------ SUPPLIED MATERIAL
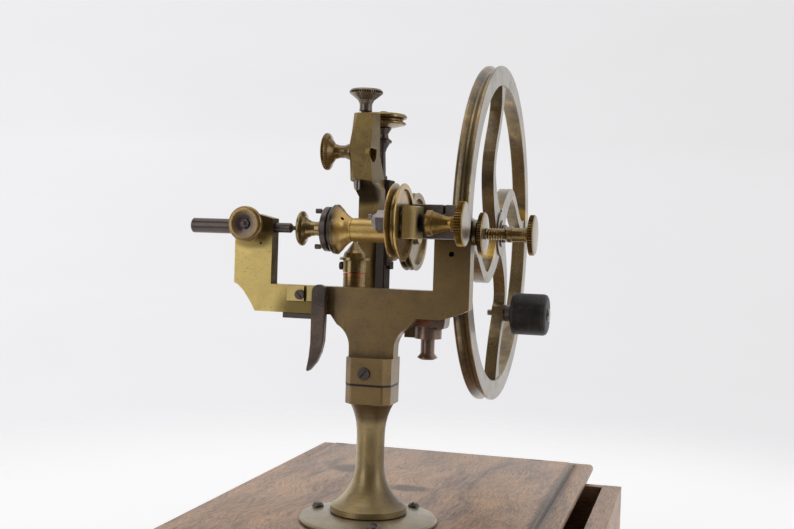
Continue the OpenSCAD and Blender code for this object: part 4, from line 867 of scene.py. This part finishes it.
def soften(outline, cut):
    """Rounds the corners of an outline of (distance, radius) by cutting them back."""
    rounded = [Vector(outline[0])]
    for before, corner, after in zip(outline, outline[1:], outline[2:]):
        before, corner, after = Vector(before), Vector(corner), Vector(after)
        back, on = before - corner, after - corner
        start = corner + back.normalized() * min(cut, back.length * LONGEST_CUT)
        stop = corner + on.normalized() * min(cut, on.length * LONGEST_CUT)
        for i in range(SOFT_STEPS + 1):
            t = i / SOFT_STEPS
            rounded.append(start * (1 - t) ** 2 + corner * 2 * t * (1 - t) + stop * t ** 2)
    rounded.append(Vector(outline[-1]))
    return rounded


def spin(outline, axis, centre, sides, ripples):
    """Spins an outline of (distance, radius) about a line through the centre, along X, Y or Z."""
    shape = bmesh.new()
    rings = []
    for distance, radius in outline:
        ring = []
        for i in range(sides):
            angle = 2 * math.pi * i / sides
            r = max(radius, POLE) - sum(ripple(distance, radius, angle) for ripple in ripples)
            u, v = r * math.cos(angle), r * math.sin(angle)
            spots = {
                "X": (distance, centre.y + u, centre.z + v),
                "Y": (centre.x + u, distance, centre.z + v),
                "Z": (centre.x + u, centre.y + v, distance),
            }
            ring.append(shape.verts.new(spots[axis]))
        rings.append(ring)
    for a, b in zip(rings, rings[1:]):
        for i in range(sides):
            j = (i + 1) % sides
            shape.faces.new((a[i], a[j], b[j], b[i]))
    shape.faces.new(rings[0])
    shape.faces.new(rings[-1])
    return shape


print("a pole is a ring of", POLE, "mm")

# %% [markdown]
# Fingers grip the screws by straight knurling, cut with a wheel that presses teeth into the
# rim, and the centre screw has a fine thread. Both are small changes of radius on a turned
# shape: the knurl goes by the angle alone, and the thread by the angle and the length. Real
# ones are somewhat finer. These are as coarse as they need to be to show.

# %% Knurls and threads
KNURL_PITCH, KNURL_DEPTH = 1.2, 0.7
THREAD_PITCH, THREAD_DEPTH = 1.15, 0.6
RIM_SLACK = 0.2
SIDES_PER_TOOTH = 4


def teeth_on(radius):
    """How many knurl teeth fit round a rim."""
    return round(2 * math.pi * radius / KNURL_PITCH)


def knurl(low_end, high_end, rim):
    """A ripple of straight V teeth on the rim between two distances."""
    teeth = teeth_on(rim)

    def ripple(distance, radius, angle):
        if not low_end <= distance <= high_end or radius < rim - RIM_SLACK:
            return 0.0
        phase = angle * teeth / (2 * math.pi) % 1
        return KNURL_DEPTH * abs(2 * phase - 1)
    return ripple


def thread(low_end, high_end):
    """A ripple that winds along the piece once each pitch."""
    def ripple(distance, radius, angle):
        if not low_end <= distance <= high_end:
            return 0.0
        phase = (distance / THREAD_PITCH + angle / (2 * math.pi)) % 1
        return THREAD_DEPTH * abs(2 * phase - 1)
    return ripple


def knurled_piece(node, body, outline, axis, rim, extra=()):
    """Replaces a turned node by its outline with one knurled rim, given by its two ends and its radius."""
    ripples = [knurl(*rim), *extra]
    sides = SIDES_PER_TOOTH * teeth_on(rim[2])
    shape = spin(outline, axis, middle_mm(node), sides, ripples)
    piece = new_piece(node + "_turned", shape, finish_of[node], body, [node])


print("a rim of 9.3 mm takes", teeth_on(9.3), "teeth")

# %% [markdown]
# The idler's knob has a short shoulder, a collar, a trumpet neck and a flat knurled disc.
# Each could be a cone or a cylinder, but one outline leaves no seams between them.

# %% The idler's knob
low, high = box_mm("idler_knob")
rim, end = high.z - middle_mm("idler_knob").z, high.x
disc, face = end - 3.4, end - 19.6
idler_outline = soften([
    (low.x, POLE), (low.x, 2.5), (face, 2.5),
    (face, 3.8), (face + 3, 3.8),
    (face + 3, 5.35), (face + 5.6, 5.35), (face + 5.7, 4.7),
    (face + 7.3, 4.4), (face + 9.7, 3.4), (face + 12.2, 2.9), (face + 13.5, 3.1),
    (disc - 0.9, 4.6), (disc - 0.4, rim - 1.6), (disc, rim),
    (end - 0.4, rim), (end, rim - 0.5), (end - 0.2, rim * 0.5), (end - 0.2, POLE),
], 0.3)
knurled_piece("idler_knob", "idler_screw", idler_outline, "X", (disc, end - 0.4, rim))
print("idler knob", round(2 * rim, 1), "mm across")

# %% [markdown]
# The lock nut is a thin disc with a hub. Its bore could be cut with a boolean, but the screw
# fills it, so the outline simply ends there instead of at the axis.

# %% The lock nut
BORE = 2.75
low, high = box_mm("lock_nut")
rim, start, end = high.z - middle_mm("lock_nut").z, low.x, high.x
lock_outline = soften([
    (start, BORE), (start, 5.4), (start + 1.6, 5.4), (start + 2.2, 4.4),
    (start + 2.6, rim - 2), (start + 3, rim), (start + 4.8, rim), (start + 5.3, rim - 0.5),
    (end, 4.5), (end, BORE),
], 0.2)
knurled_piece("lock_nut", "locking_nut", lock_outline, "X", (start + 3, start + 4.8, rim))
print("lock nut", round(2 * rim, 1), "mm across")

# %% [markdown]
# The centre screw is a pointed rod with a fine thread, a plain waist and a knurled head. The
# thread needs many rings along the rod, so the rod's outline is a row of close steps.

# %% The centre screw
ROD_STEPS = 180
low, high = box_mm("centre_screw")
rim, start, end = high.z - middle_mm("centre_screw").z, low.x, high.x
rod, rod_end, rod_r = start + 3, end - 12.6, 2.7
knurled_at = end - 2.7
point = [(start, POLE), (start + 0.5, 0.5), (start + 2.6, rod_r - 0.3)]
threaded = [(rod + (rod_end - rod) * i / ROD_STEPS, rod_r) for i in range(ROD_STEPS + 1)]
head = soften([
    (rod_end + 0.01, rod_r), (rod_end + 0.01, rod_r + 0.8), (rod_end + 1.9, rod_r + 0.8),
    (rod_end + 2.1, rod_r + 0.4), (rod_end + 6.9, rod_r + 0.3), (rod_end + 8.7, rod_r + 1.2),
    (knurled_at - 0.4, rim - 2), (knurled_at, rim), (knurled_at + 2, rim), (knurled_at + 2.4, rim - 0.6),
    (end - 0.1, rim * 0.4), (end, POLE),
], 0.25)
knurled_piece("centre_screw", "centre", point + threaded + head, "X", (knurled_at, knurled_at + 2, rim),
              [thread(rod, rod_end)])
print("thread of", THREAD_PITCH, "mm pitch on the centre screw")

# %% [markdown]
# The clamp knob of the left runner is a shallow dish with a knurled rim, and a steel stud
# end stands in its middle. The stud is a solid of its own, so only the dish is spun.

# %% The clamp knob
low, high = box_mm("runner_knob")
rim, near, back = high.z - middle_mm("runner_knob").z, low.y, high.y
face = near + 9.8
clamp_outline = soften([
    (back, POLE), (back, 1.55), (face, 1.55),
    (face, rim * 0.42), (face - 2, rim * 0.4), (face - 4, rim * 0.46), (face - 5.6, rim * 0.62),
    (face - 7, rim * 0.9), (face - 7.8, rim), (face - 9, rim), (face - 9.7, rim * 0.93),
    (near, rim * 0.78), (near + 0.3, rim * 0.5), (near + 0.8, rim * 0.25), (near + 0.9, POLE),
], 0.3)
knurled_piece("runner_knob", "clamp_knob", clamp_outline, "Y", (face - 9, face - 7.8, rim))
print("clamp knob", round(2 * rim, 1), "mm across")

# %% [markdown]
# The two knobs on the rear head are turned alike, with a short neck under a wide thin head.
# The one on the side ends in a small turned button, so each has an outline of its own.

# %% The rear knobs
low, high = box_mm("top_knob")
rim, top = high.x - middle_mm("top_knob").x, high.z
foot = top - 10.9
top_outline = soften([
    (low.z, POLE), (low.z, 2.2), (foot, 2.2),
    (foot, 3.2), (foot + 2, 3.0), (foot + 3.6, 3.1), (foot + 5.4, 4),
    (foot + 7.2, rim - 1.8), (foot + 8.6, rim), (foot + 9.6, rim), (foot + 10.6, rim - 0.8), (top, POLE),
], 0.3)
knurled_piece("top_knob", "head_screw", top_outline, "Z", (foot + 8.6, foot + 9.6, rim))

low, high = box_mm("side_knob")
rim, tip = high.z - middle_mm("side_knob").z, low.x
seat_x = tip + 15.5
side_outline = soften([
    (high.x, POLE), (high.x, 2.2), (seat_x, 2.2),
    (seat_x, 4.3), (seat_x - 1.4, 3.9), (seat_x - 3.4, 3.1), (seat_x - 6, 3.1), (seat_x - 8.4, 3.8),
    (seat_x - 10.6, rim - 2.4), (seat_x - 11.8, rim), (seat_x - 13, rim), (seat_x - 13.5, rim - 0.5),
    (seat_x - 13.2, rim * 0.5), (seat_x - 13.4, 1.9), (seat_x - 14.6, 1.8), (tip + 0.1, 1), (tip, POLE),
], 0.3)
knurled_piece("side_knob", "side_screw", side_outline, "X", (seat_x - 13, seat_x - 11.8, rim))

# %% [markdown]
# The crank's grip is a short barrel of horn or ebonised wood, rubbed matt and chipped at its
# rims. It is dark, so its form shows only by its sheen, and the sheen changes from place to
# place with the wear. Its solid has the right shape already and needs only a material.

# %% The black grip
GRIP_MARKS = 0.6
WORN_PLACE = 5

horn, tree = new_material("horn, turned and blackened")
place = add(tree, "ShaderNodeTexCoord").outputs["Object"]
height = tool_marks(tree, place, turned_on="X", centre=middle_mm("handle_grip"), pitch=GRIP_MARKS)
wear = add(tree, "ShaderNodeTexNoise", {"Scale": per_mm(WORN_PLACE), "Detail": 6.0, "Roughness": 0.65},
           {"Vector": place}).outputs["Fac"]
rub = add(tree, "ShaderNodeValToRGB", {"stops": [(0.35, "#131213"), (0.55, "#232122"), (0.75, "#454140")]},
          {"Fac": wear})
dull = add(tree, "ShaderNodeMapRange", {"To Min": 0.34, "To Max": 0.68}, {"Value": wear})
relief = add(tree, "ShaderNodeMath", {"operation": "ADD"}, {0: height, 1: wear})
bump = add(tree, "ShaderNodeBump", {"Strength": 0.5, "Distance": 0.15 * MM}, {"Height": relief.outputs[0]})
skin = add(tree, "ShaderNodeBsdfPrincipled", {},
           {"Base Color": rub.outputs["Color"], "Roughness": dull.outputs[0], "Normal": bump.outputs[0]})
add(tree, "ShaderNodeOutputMaterial", {}, {"Surface": skin.outputs[0]})
nodes["handle_grip"].data.materials.clear()
nodes["handle_grip"].data.materials.append(horn)
print("grip", horn.name)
------------
Go over the data above and copy every line that has the word "from" in it.

Continue the OpenSCAD and Blender code for this object: part 4, from line 867 of scene.py. This part finishes it.
# rims. It is dark, so its form shows only by its sheen, and the sheen changes from place to